Data to use:
---------------

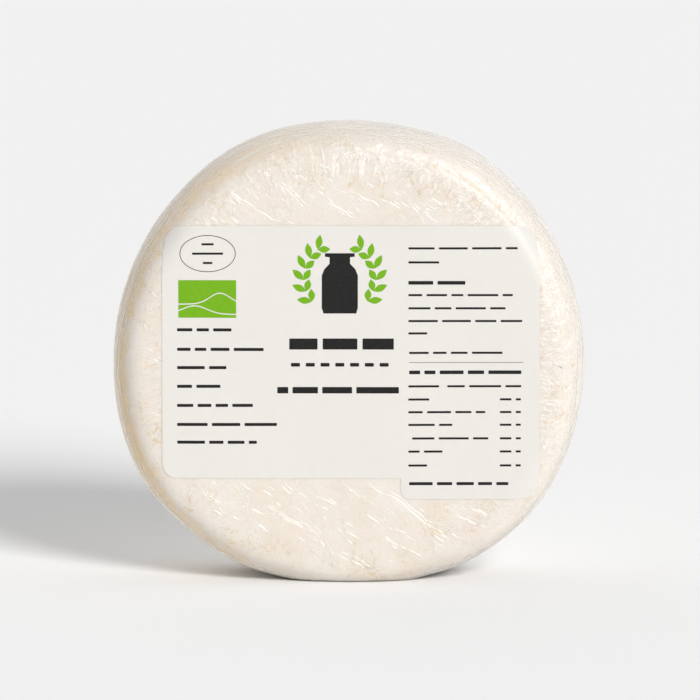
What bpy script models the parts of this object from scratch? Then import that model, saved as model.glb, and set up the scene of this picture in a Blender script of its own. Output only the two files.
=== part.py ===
"""A soft white-rind cheese wheel in tight clear film, standing on its rim, with one paper label on its front.

Metres, +Z up. The label faces -Y. The origin is on the surface the wheel stands on, under its middle.
"""

import math
from collections import namedtuple

import bmesh
import bpy
from mathutils import Vector, noise

# The wheel
GIRTH_DIAMETER = 0.110
THICKNESS = 0.035
SHOULDER_WIDTH = 0.008  # from the flat of a face out to the rim
SHOULDER_POWER = 2.6  # 2 is a round shoulder, and a higher power is a squarer one
FACE_CROWN = 0.0004
CENTRE_HEIGHT = 0.0516  # less than the radius, because the soft wheel has settled onto a flat foot

# Where the wheel has slumped out of round: degrees from +X towards +Z, share of the radius, spread in degrees
Slump = namedtuple("Slump", "angle share spread")
SLUMPS = (
    Slump(38, 0.007, 10),
    Slump(58, 0.019, 13),
    Slump(118, 0.0125, 17),
    Slump(213, 0.026, 25),
    Slump(270, -0.012, 26),
    Slump(320, 0.026, 25),
)

# Low lumps that show on both faces
LUMP_HEIGHT = 0.00025
LUMP_SPACING = 0.020

# The label, which is cut flat and then pressed over the front. Its tab hangs at the lower right.
LABEL_WIDTH = 0.0882
LABEL_HEIGHT = 0.0596
LABEL_MIDDLE = (0.0004, 0.0031)  # of the main panel, right of and above the wheel's middle
TAB_WIDTH = 0.0324
TAB_DROP = 0.0049
LABEL_CORNER = 0.0035
TAB_CORNER = 0.0019
INNER_CORNER = 0.0004
PAPER_THICKNESS = 0.0003
PAPER_GAP = 0.0004

# How finely the shapes are cut
TURNS = 96
FACE_RINGS = 8
SHOULDER_RINGS = 8
LABEL_CELL = 0.0028
CORNER_STEPS = 5

RADIUS = GIRTH_DIAMETER / 2
HALF_THICKNESS = THICKNESS / 2
FLAT_RADIUS = RADIUS - SHOULDER_WIDTH
SAME_POINT = 1e-7


def clear_scene():
    for obj in list(bpy.data.objects):
        bpy.data.objects.remove(obj)


def material(name, colour, roughness, coat=0.0):
    made = bpy.data.materials.new(name)
    made.use_nodes = True
    shader = made.node_tree.nodes["Principled BSDF"]
    shader.inputs["Base Color"].default_value = (*colour, 1.0)
    shader.inputs["Roughness"].default_value = roughness
    shader.inputs["Metallic"].default_value = 0.0
    shader.inputs["Coat Weight"].default_value = coat
    return made


def half_section():
    """The section of a true round wheel from the middle of a face to the rim, as (reach, depth) pairs.

    Reach is the distance from the axle, and depth is the distance from the plane halfway through the wheel.
    """
    face = [(FLAT_RADIUS * ring / FACE_RINGS, HALF_THICKNESS) for ring in range(FACE_RINGS)]
    shoulder = []
    for ring in range(SHOULDER_RINGS + 1):
        lean = math.radians(90) * ring / SHOULDER_RINGS
        out = math.sin(lean) ** (2 / SHOULDER_POWER)
        deep = max(math.cos(lean), 0.0) ** (2 / SHOULDER_POWER)
        shoulder.append((FLAT_RADIUS + SHOULDER_WIDTH * out, HALF_THICKNESS * deep))
    shoulder[-1] = (RADIUS, 0.0)
    return face + shoulder


def along_section(length):
    """The (reach, depth) of the point this far along the half section, starting at the middle of the face."""
    section = half_section()
    for (reach, depth), (next_reach, next_depth) in zip(section, section[1:]):
        step = math.hypot(next_reach - reach, next_depth - depth)
        if length <= step:
            share = length / step
            return reach + (next_reach - reach) * share, depth + (next_depth - depth) * share
        length -= step
    return section[-1]


def out_of_round(angle):
    """How far the rim stands at this angle, as a share of the true radius."""
    share = 1.0
    for slump in SLUMPS:
        away = (math.degrees(angle) - slump.angle + 180) % 360 - 180
        share += slump.share * math.exp(-((away / slump.spread) ** 2))
    return share


def slumped(reach, depth, angle):
    """Where the soft, lumpy wheel has the point that a true wheel has here. A positive depth is on the front."""
    x = reach * out_of_round(angle) * math.cos(angle)
    z = reach * out_of_round(angle) * math.sin(angle)
    crown = FACE_CROWN * max(0.0, 1 - (reach / FLAT_RADIUS) ** 2)
    lump = LUMP_HEIGHT * noise.noise(Vector((x, depth, z)) / LUMP_SPACING)
    faceward = depth / HALF_THICKNESS
    return Vector((x, -depth - (crown + lump) * faceward, max(z, -CENTRE_HEIGHT)))


def make_wheel():
    """Turns the section round the axle, then lets the wheel slump and flattens its foot."""
    front = half_section()
    back = [(reach, -depth) for reach, depth in reversed(front[:-1])]
    bm = bmesh.new()
    points = [bm.verts.new((reach, -depth, 0.0)) for reach, depth in front + back]
    edges = [bm.edges.new(pair) for pair in zip(points, points[1:])]
    bmesh.ops.spin(
        bm, geom=points + edges, cent=(0, 0, 0), axis=(0, 1, 0), angle=math.radians(360), steps=TURNS
    )
    bmesh.ops.remove_doubles(bm, verts=bm.verts, dist=SAME_POINT)
    for vert in bm.verts:
        x, y, z = vert.co
        vert.co = slumped(math.hypot(x, z), -y, math.atan2(z, x))
    bmesh.ops.recalc_face_normals(bm, faces=bm.faces)
    mesh = bpy.data.meshes.new("wrapped_cheese")
    bm.to_mesh(mesh)
    bm.free()
    mesh.shade_smooth()
    mesh.materials.append(material("white rind under film", (0.88, 0.80, 0.69), 0.35, coat=0.6))
    return bpy.data.objects.new("wrapped_cheese", mesh)


def rounded(corners):
    """The outline through (point, radius) corners, with an arc of that radius at each square corner."""
    outline = []
    for index, (corner, radius) in enumerate(corners):
        back = (corners[index - 1][0] - corner).normalized()
        ahead = (corners[(index + 1) % len(corners)][0] - corner).normalized()
        middle = corner + (back + ahead) * radius
        for step in range(CORNER_STEPS + 1):
            turn = math.radians(90) * step / CORNER_STEPS
            outline.append(middle - ahead * radius * math.cos(turn) - back * radius * math.sin(turn))
    return outline


def label_outline():
    """The flat label's outline about the wheel's middle, as seen from the front, counterclockwise from top left."""
    middle_x, middle_z = LABEL_MIDDLE
    left, right = middle_x - LABEL_WIDTH / 2, middle_x + LABEL_WIDTH / 2
    top, bottom = middle_z + LABEL_HEIGHT / 2, middle_z - LABEL_HEIGHT / 2
    tab_left, tab_bottom = right - TAB_WIDTH, bottom - TAB_DROP
    return rounded(
        [
            (Vector((left, 0, top)), LABEL_CORNER),
            (Vector((left, 0, bottom)), LABEL_CORNER),
            (Vector((tab_left, 0, bottom)), INNER_CORNER),
            (Vector((tab_left, 0, tab_bottom)), TAB_CORNER),
            (Vector((right, 0, tab_bottom)), LABEL_CORNER),
            (Vector((right, 0, top)), LABEL_CORNER),
        ]
    )


def cut_into_cells(bm, outline):
    """Cuts the flat face along evenly spaced lines, so that it can bend."""
    for axis in (0, 2):
        low, high = min(point[axis] for point in outline), max(point[axis] for point in outline)
        for line in range(1, math.ceil((high - low) / LABEL_CELL)):
            place = Vector((0, 0, 0))
            place[axis] = low + line * LABEL_CELL
            across = Vector((0, 0, 0))
            across[axis] = 1
            geom = list(bm.verts) + list(bm.edges) + list(bm.faces)
            bmesh.ops.bisect_plane(bm, geom=geom, dist=SAME_POINT, plane_co=place, plane_no=across)


def make_label():
    """Cuts the label flat and presses it over the front of the wheel, down over the shoulder at its corners."""
    outline = label_outline()
    bm = bmesh.new()
    bm.faces.new([bm.verts.new(point) for point in outline])
    cut_into_cells(bm, outline)
    bmesh.ops.triangulate(bm, faces=bm.faces)
    for vert in bm.verts:
        x, _, z = vert.co
        angle = math.atan2(z, x)
        reach, depth = along_section(math.hypot(x, z) / out_of_round(angle))
        vert.co = slumped(reach, depth, angle)
    bm.normal_update()
    if sum(face.normal.y for face in bm.faces) > 0:
        bmesh.ops.reverse_faces(bm, faces=bm.faces)
    mesh = bpy.data.meshes.new("label")
    bm.to_mesh(mesh)
    bm.free()
    mesh.materials.append(material("label paper", (0.84, 0.82, 0.79), 0.5))
    label = bpy.data.objects.new("label", mesh)
    lift = label.modifiers.new("lift off the film", "DISPLACE")
    lift.strength = PAPER_GAP
    lift.mid_level = 0.0
    paper = label.modifiers.new("paper thickness", "SOLIDIFY")
    paper.thickness = PAPER_THICKNESS
    paper.offset = 1.0
    return label


def main():
    clear_scene()
    middle = bpy.data.objects.new("wheel_middle", None)
    middle.location = (0.0, (PAPER_GAP + PAPER_THICKNESS) / 2, CENTRE_HEIGHT)
    bpy.context.scene.collection.objects.link(middle)
    for piece in (make_wheel(), make_label()):
        piece.parent = middle
        bpy.context.scene.collection.objects.link(piece)


main()
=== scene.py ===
# %% [markdown]
# This lesson dresses a plain CAD model of a camembert. The real thing is one soft wheel with a white mould
# rind. Thin clear film is stretched tight round it, and a printed paper label is pressed over its front.
# The CAD model gives the size and the place of everything, so it is loaded first and is never changed.

# %% Load the frame
import math
import random
from collections import namedtuple

import bmesh
import bpy
import numpy as np
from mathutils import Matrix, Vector, noise
from mathutils.bvhtree import BVHTree


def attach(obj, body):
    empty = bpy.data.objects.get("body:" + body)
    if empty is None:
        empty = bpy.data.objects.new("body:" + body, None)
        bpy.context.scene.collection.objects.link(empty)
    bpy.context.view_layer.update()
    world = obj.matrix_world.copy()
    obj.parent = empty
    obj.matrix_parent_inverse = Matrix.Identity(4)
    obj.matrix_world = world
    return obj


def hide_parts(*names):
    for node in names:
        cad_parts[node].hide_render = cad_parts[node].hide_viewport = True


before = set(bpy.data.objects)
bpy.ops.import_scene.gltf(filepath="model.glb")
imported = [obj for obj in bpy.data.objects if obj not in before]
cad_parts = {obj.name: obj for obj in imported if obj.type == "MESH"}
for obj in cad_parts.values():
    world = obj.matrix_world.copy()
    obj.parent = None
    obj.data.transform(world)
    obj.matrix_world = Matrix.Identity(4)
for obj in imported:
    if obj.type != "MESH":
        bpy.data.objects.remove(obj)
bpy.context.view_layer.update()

MM = 0.001

# %% [markdown]
# The camera comes early, because every finish is judged through it. The wheel was seen straight from the
# front and a little from above, by a long lens from well back: its edges hardly converge. The lens follows
# from the distance and from how much of the world the picture takes in.

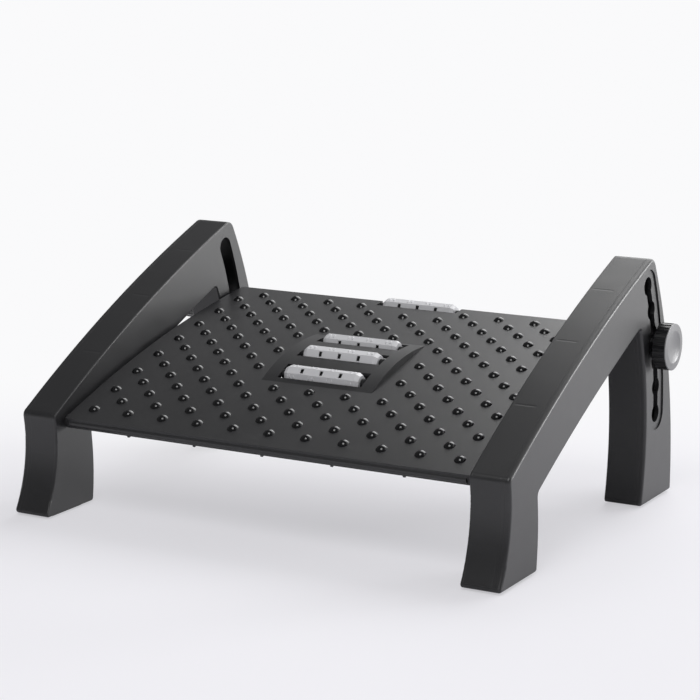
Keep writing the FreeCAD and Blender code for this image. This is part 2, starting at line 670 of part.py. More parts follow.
def massage_roller(turn):
    """An eight-sided roller along X, with tapered ends, small pockets on every other side and a bore."""
    half = ROLLER_LENGTH / 2
    rings = [
        (-half, ROLLER_RADIUS - ROLLER_END_DROP), (-half + ROLLER_END_LENGTH, ROLLER_RADIUS),
        (half - ROLLER_END_LENGTH, ROLLER_RADIUS), (half, ROLLER_RADIUS - ROLLER_END_DROP),
    ]
    wires = []
    for x, radius in rings:
        points = []
        for side in range(ROLLER_SIDES + 1):
            angle = math.radians(360 / ROLLER_SIDES * side)
            points.append(Vector(x, radius * math.cos(angle), radius * math.sin(angle)))
        wires.append(Part.makePolygon(points))
    body = Part.makeLoft(wires, True, True)
    flat = ROLLER_RADIUS * math.cos(math.pi / ROLLER_SIDES)
    cuts = [rod(AXLE_RADIUS + AXLE_CLEARANCE, -half, half, Vector())]
    for side in range(0, ROLLER_SIDES, 2):
        for pocket in range(ROLLER_POCKETS):
            x = (pocket - (ROLLER_POCKETS - 1) / 2) * ROLLER_POCKET_PITCH
            cutter = block(
                x - ROLLER_POCKET_LENGTH / 2, x + ROLLER_POCKET_LENGTH / 2,
                -ROLLER_POCKET_WIDTH / 2, ROLLER_POCKET_WIDTH / 2, flat - ROLLER_POCKET_DEPTH, ROLLER_RADIUS,
            )
            cutter.rotate(Vector(0, 0, 0), Vector(1, 0, 0), 360 / ROLLER_SIDES * (side + 0.5))
            cuts.append(cutter)
    roller = body.cut(Part.makeCompound(cuts))
    roller.rotate(Vector(0, 0, 0), Vector(1, 0, 0), turn)
    return roller


def cradle(span, seats):
    """A frame under the plate whose upright tabs hold the roller axles."""
    start, end = span
    low = -CRADLE_DROP - CRADLE_THICKNESS
    base = plate_band(start, end, low, -CRADLE_DROP, -CRADLE_HALF_WIDTH, CRADLE_HALF_WIDTH)
    parts, cuts = [base], []
    for place, rise in seats:
        foot = low + CRADLE_THICKNESS / 2 - rise
        upright = block(TAB_INNER, TAB_OUTER, -TAB_RADIUS, TAB_RADIUS, foot, 0)
        tab = on_plate(upright.fuse(rod(TAB_RADIUS, TAB_INNER, TAB_OUTER, Vector())), place, rise)
        parts += [tab, mirrored(tab)]
        cuts.append(on_plate(rod(AXLE_RADIUS + AXLE_CLEARANCE, -TAB_OUTER, TAB_OUTER, Vector()), place, rise))
        across, along = TAB_INNER - CRADLE_WINDOW_MARGIN, CRADLE_WINDOW_HALF_WIDTH
        window = block(-across, across, -along, along, low - CUT_THROUGH, -CRADLE_DROP + CUT_THROUGH)
        cuts.append(on_plate(window, place))
    for place, x in screw_spots(span):
        depth = CRADLE_THICKNESS + 2 * CUT_THROUGH
        hole = Part.makeCylinder(SCREW_RADIUS + RUNNING_CLEARANCE, depth, Vector(0, 0, low - CUT_THROUGH))
        cuts.append(on_plate(hole, place, 0, x))
    return fused(parts).cut(Part.makeCompound(cuts))


def cradle_screws():
    screws = []
    seat = -CRADLE_DROP - CRADLE_THICKNESS
    for span in cradle_spans().values():
        for place, x in screw_spots(span):
            head_base = Vector(0, 0, seat - SCREW_HEAD_THICKNESS)
            head = Part.makeCylinder(SCREW_HEAD_RADIUS, SCREW_HEAD_THICKNESS, head_base)
            shank = Part.makeCylinder(SCREW_RADIUS, SCREW_LENGTH, Vector(0, 0, seat))
            screws.append(on_plate(head.fuse(shank), place, 0, x))
    return Part.makeCompound(screws)


# Pivot bolts and clamping knobs

def pivot_bolt():
    """A bolt from inside the leg, through its seat, into the plate's hinge boss."""
    seat = LEG_INNER + PIVOT_SEAT_LENGTH + RUNNING_CLEARANCE
    shank = rod(PIVOT_RADIUS, PLATE_HALF_WIDTH - PIVOT_GRIP_LENGTH + PIVOT_TIP_CLEARANCE, seat, hinge_point())
    head = rod(PIVOT_HEAD_RADIUS, seat, seat + PIVOT_HEAD_THICKNESS, hinge_point())
    key_end = seat + PIVOT_HEAD_THICKNESS
    return shank.fuse(head).cut(hexagon(HEX_KEY_WIDTH, key_end - HEX_KEY_DEPTH, key_end, hinge_point()))


def guide_nut():
    root = PLATE_HALF_WIDTH - GUIDE_ROOT_LENGTH
    nut = hexagon(NUT_WIDTH, root, root + NUT_THICKNESS, guide_centre())
    return nut.cut(rod(STUD_RADIUS + RUNNING_CLEARANCE, root, root + NUT_THICKNESS, guide_centre()))


def knob_collar():
    """The flanged washer that presses on the floor of the cover's recess."""
    start = RECESS_FLOOR + COLLAR_CLEARANCE
    ring = rod(COLLAR_RADIUS, start, start + COLLAR_THICKNESS, guide_centre())
    return ring.cut(rod(STUD_RADIUS + STUD_CLEARANCE, start, start + COLLAR_THICKNESS, guide_centre()))


def knob_planes():
    """Where the knob's hub, grip, cap rim and cap crown start along X."""
    hub = RECESS_FLOOR + 2 * COLLAR_CLEARANCE + COLLAR_THICKNESS
    grip = hub + HUB_LENGTH
    rim = grip + KNOB_GRIP_LENGTH
    return hub, grip, rim, rim + CAP_RIM_THICKNESS


def knob_grip():
    """The fluted black body of the knob, with a hub behind it and a socket for the cap."""
    hub, grip, rim, _ = knob_planes()
    centre = guide_centre()
    body = fused([rod(HUB_RADIUS, hub, rim, centre), rod(KNOB_RADIUS, grip, rim, centre)])
    cuts = []
    for flute in range(KNOB_FLUTES):
        turn = 2 * math.pi * flute / KNOB_FLUTES
        reach = KNOB_RADIUS + FLUTE_RADIUS - FLUTE_DEPTH
        place = centre + Vector(0, reach * math.cos(turn), reach * math.sin(turn))
        cuts.append(rod(FLUTE_RADIUS, grip, rim, place))
    cuts.append(rod(CAP_SPIGOT_RADIUS + CAP_FIT, rim - CAP_SPIGOT_LENGTH - CAP_FIT, rim, centre))
    cuts.append(rod(STUD_RADIUS, hub, grip + STUD_GRIP_LENGTH, centre))
    return body.cut(Part.makeCompound(cuts))


def knob_cap():
    """The pale cap: a rim, a bevel and a shallow dish, on a spigot that fits in the grip."""
    _, _, rim, crown = knob_planes()
    centre = guide_centre()
    top = crown + CAP_BEVEL_HEIGHT
    spigot = rod(CAP_SPIGOT_RADIUS, rim - CAP_SPIGOT_LENGTH, rim + CAP_RIM_THICKNESS / 2, centre)
    disc = rod(KNOB_RADIUS, rim, crown, centre)
    bevel = Part.makeCone(
        KNOB_RADIUS, CAP_DISH_RADIUS, CAP_BEVEL_HEIGHT, Vector(crown, centre.y, centre.z), Vector(1, 0, 0)
    )
    solid = fused([spigot, disc, bevel])
    rim_edges = []
    for edge in solid.Edges:
        if max(abs(edge.BoundBox.XMin - crown), edge.BoundBox.XLength) < TOUCHING:
            rim_edges.append(edge)
    solid = solid.makeFillet(CAP_RIM_THICKNESS / 2, rim_edges)
    dish_radius = dome_radius(CAP_DISH_RADIUS - CAP_LAND_WIDTH, CAP_DISH_DEPTH)
    return solid.cut(Part.makeSphere(dish_radius, Vector(top - CAP_DISH_DEPTH + dish_radius, centre.y, centre.z)))


def knob_stud():
    """The threaded stud that is fixed in the grip and screws into the captive nut."""
    _, grip, _, _ = knob_planes()
    return rod(STUD_RADIUS, PLATE_HALF_WIDTH - GUIDE_ROOT_LENGTH, grip + STUD_GRIP_LENGTH, guide_centre())


def both_sides(name, shape):
    return {"right_" + name: shape, "left_" + name: mirrored(shape)}


def build():
    nodes = {}
    body = leg_body()
    nodes.update(both_sides("leg_shell", leg_shell(body)))
    nodes.update(both_sides("leg_cover", leg_cover(body)))
    for end, place in pad_places().items():
        nodes.update(both_sides(end + "_foot_pad", pad_block(place, 0, 0, PAD_THICKNESS)))
    nodes["footplate"] = footplate()
    nodes["massage_nubs"] = massage_nubs()
    seats = roller_seats()
    spans = cradle_spans()
    nodes["pod_roller_cradle"] = cradle(spans["pod"], seats[:3])
    nodes["rear_roller_cradle"] = cradle(spans["rear"], seats[3:])
    nodes["cradle_screws"] = cradle_screws()
    names = ("front", "middle", "back", "edge")
    for name, (place, rise), turn in zip(names, seats, ROLLER_TURNS):
        nodes[name + "_roller"] = on_plate(massage_roller(turn), place, rise)
        nodes[name + "_roller_axle"] = on_plate(rod(AXLE_RADIUS, -TAB_OUTER, TAB_OUTER, Vector()), place, rise)
    nodes.update(both_sides("pivot_bolt", pivot_bolt()))
    nodes.update(both_sides("guide_nut", guide_nut()))
    nodes.update(both_sides("knob_collar", knob_collar()))
    nodes.update(both_sides("knob_grip", knob_grip()))
    nodes.update(both_sides("knob_cap", knob_cap()))
    nodes.update(both_sides("knob_stud", knob_stud()))
    return nodes


def main():
    os.makedirs("parts", exist_ok=True)
    for name, shape in build().items():
        shape.exportStep(os.path.join("parts", name + ".step"))
        print(name, len(shape.Solids), "solids,", round(shape.Volume / 1000, 2), "cm3, valid", shape.isValid())


main()
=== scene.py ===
"""Looks of a tilting footrest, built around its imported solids. Lengths are in metres."""

import logging
import math
from dataclasses import dataclass, field
from enum import Enum

import bmesh
import bpy
import numpy as np
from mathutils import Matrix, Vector


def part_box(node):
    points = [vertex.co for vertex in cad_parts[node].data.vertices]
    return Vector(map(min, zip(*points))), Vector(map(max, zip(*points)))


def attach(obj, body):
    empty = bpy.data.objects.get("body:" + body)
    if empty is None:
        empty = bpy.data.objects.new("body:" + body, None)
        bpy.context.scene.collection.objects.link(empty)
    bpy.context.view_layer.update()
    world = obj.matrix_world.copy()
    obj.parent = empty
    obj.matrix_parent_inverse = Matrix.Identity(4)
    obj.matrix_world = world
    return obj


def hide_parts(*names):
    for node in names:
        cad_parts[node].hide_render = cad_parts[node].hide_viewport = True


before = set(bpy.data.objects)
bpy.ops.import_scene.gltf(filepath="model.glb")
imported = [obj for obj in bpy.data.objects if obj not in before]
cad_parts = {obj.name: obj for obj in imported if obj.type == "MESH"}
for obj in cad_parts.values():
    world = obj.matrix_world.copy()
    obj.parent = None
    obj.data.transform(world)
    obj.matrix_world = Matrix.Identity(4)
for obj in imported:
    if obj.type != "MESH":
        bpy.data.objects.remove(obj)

LOG = logging.getLogger("footrest")
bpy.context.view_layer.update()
Colour = tuple[float, float, float]
Place = tuple[float, float, float]
Limits = tuple[float, float]

SHARP_ANGLE = math.radians(35)
MERGE_DISTANCE = 1e-7
GRAIN_SCALE = 2600.0
CLOUD_SCALE = 22.0
STREAK_SCALE = 40.0
STREAK_STRETCH = (0.35, 1.0, 1.4)
STREAK_TURN = (0.2, 0.1, 0.5)
STREAK_LIMITS = (0.55, 0.78)


class Side(Enum):
    """The two ends of the footrest's width, by the sign of X."""

    LEFT = -1
    RIGHT = 1

    @property
    def word(self) -> str:
        """The side's name in the names of nodes."""
        return self.name.lower()


class Graph:
    """A short hand for adding nodes to a material, a world or a node group."""

    def __init__(self, tree: bpy.types.NodeTree) -> None:
        """Keeps the tree.

        Args:
            tree: The node tree to build in.
        """
        self.tree = tree

    def add(self, kind: str, settings: dict | None = None, **inputs: object) -> bpy.types.Node:
        """Adds a node and fills in its inputs.

        Args:
            kind: The node's type without the words ShaderNode.
            settings: The node's own settings by name.
            inputs: Values or output sockets by input name, with _ for a space, or in0, in1 by place.

        Returns:
            The new node.
        """
        node = self.tree.nodes.new("ShaderNode" + kind)
        for name, value in (settings or {}).items():
            setattr(node, name, value)
        for name, value in inputs.items():
            key = int(name[2:]) if name[:2] == "in" and name[2:].isdigit() else name.replace("_", " ")
            socket = node.inputs[key]
            if isinstance(value, bpy.types.NodeSocket):
                self.tree.links.new(value, socket)
            elif isinstance(value, tuple) and len(value) == 3 and socket.type == "RGBA":
                socket.default_value = (*value, 1.0)
            else:
                socket.default_value = value
        return node

    def math(self, operation: str, *values: object, clamp: bool = False) -> bpy.types.NodeSocket:
        """Adds a Math node.

        Args:
            operation: The Math node's operation.
            values: Its numbers or sockets, in order.
            clamp: Whether the result is kept between 0 and 1.

        Returns:
            The node's output socket.
        """
        inputs = {f"in{place}": value for place, value in enumerate(values)}
        return self.add("Math", {"operation": operation, "use_clamp": clamp}, **inputs).outputs[0]

    def band(self, value: object, centre: float, half_width: float, soft: float) -> bpy.types.NodeSocket:
        """A soft mask that is 1 within half_width of a centre and falls to 0 over the soft width.

        Args:
            value: The socket that is tested.
            centre: The middle of the band.
            half_width: How far the band reaches each way.
            soft: The width over which it fades.

        Returns:
            The mask's socket.
        """
        distance = self.math("ABSOLUTE", self.math("SUBTRACT", value, centre))
        return self.ramp(distance, half_width + soft, half_width)

    def ramp(self, value: object, zero_at: float, one_at: float) -> bpy.types.NodeSocket:
        """A clamped smooth step from 0 to 1 between two values.

        Args:
            value: The socket that is tested.
            zero_at: Where the result is 0.
            one_at: Where the result is 1.

        Returns:
            The result's socket.
        """
        settings = {"interpolation_type": "SMOOTHSTEP", "clamp": True}
        node = self.add("MapRange", settings, Value=value, From_Min=zero_at, From_Max=one_at)
        return node.outputs["Result"]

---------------

Please copy exactly the lines from the first line of the records above through the line containing "LUMP_SPACING = 0.020", including both, and nothing more.

Written response:
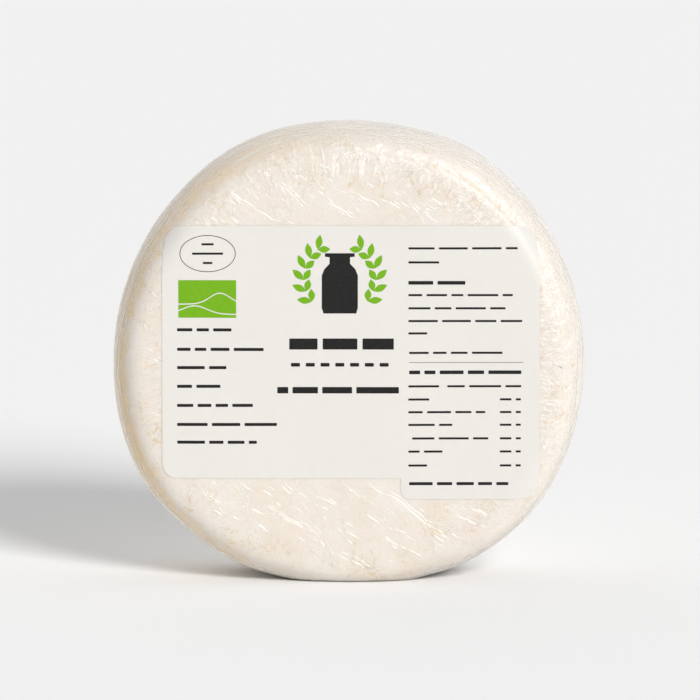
What bpy script models the parts of this object from scratch? Then import that model, saved as model.glb, and set up the scene of this picture in a Blender script of its own. Output only the two files.
=== part.py ===
"""A soft white-rind cheese wheel in tight clear film, standing on its rim, with one paper label on its front.

Metres, +Z up. The label faces -Y. The origin is on the surface the wheel stands on, under its middle.
"""

import math
from collections import namedtuple

import bmesh
import bpy
from mathutils import Vector, noise

# The wheel
GIRTH_DIAMETER = 0.110
THICKNESS = 0.035
SHOULDER_WIDTH = 0.008  # from the flat of a face out to the rim
SHOULDER_POWER = 2.6  # 2 is a round shoulder, and a higher power is a squarer one
FACE_CROWN = 0.0004
CENTRE_HEIGHT = 0.0516  # less than the radius, because the soft wheel has settled onto a flat foot

# Where the wheel has slumped out of round: degrees from +X towards +Z, share of the radius, spread in degrees
Slump = namedtuple("Slump", "angle share spread")
SLUMPS = (
    Slump(38, 0.007, 10),
    Slump(58, 0.019, 13),
    Slump(118, 0.0125, 17),
    Slump(213, 0.026, 25),
    Slump(270, -0.012, 26),
    Slump(320, 0.026, 25),
)

# Low lumps that show on both faces
LUMP_HEIGHT = 0.00025
LUMP_SPACING = 0.020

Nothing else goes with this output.